Ce qui lie ces trois personnages féminins – Élisabeth, Thérèse et Henriette – nous est révélé petit à petit. Sur fond de guerre et de collaboration, de conformisme et de violence sociale, les petites et grandes trahisons des adultes se confrontent à l’élan de vie des jeunes filles.

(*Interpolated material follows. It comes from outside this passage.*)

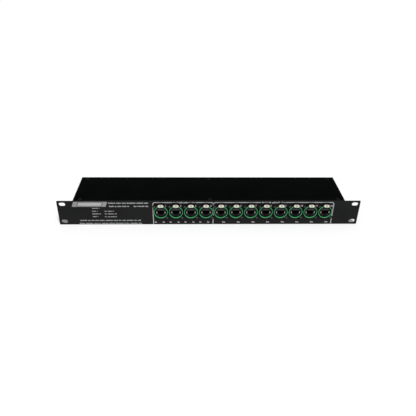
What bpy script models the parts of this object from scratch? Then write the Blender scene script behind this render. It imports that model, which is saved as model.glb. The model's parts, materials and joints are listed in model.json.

Béatrice Kahn signe un roman dense et familial où elle aborde avec justesse le passage de l’enfance à l’adolescence puis à l’âge adulte, avec tous les questionnements qui y sont liés, et cette préoccupation majeure : comment se construire en gardant son intégrité, c’est-à-dire, aussi, comment faire avec ce qui nous précède, ce qui nous a été transmis souterrainement ?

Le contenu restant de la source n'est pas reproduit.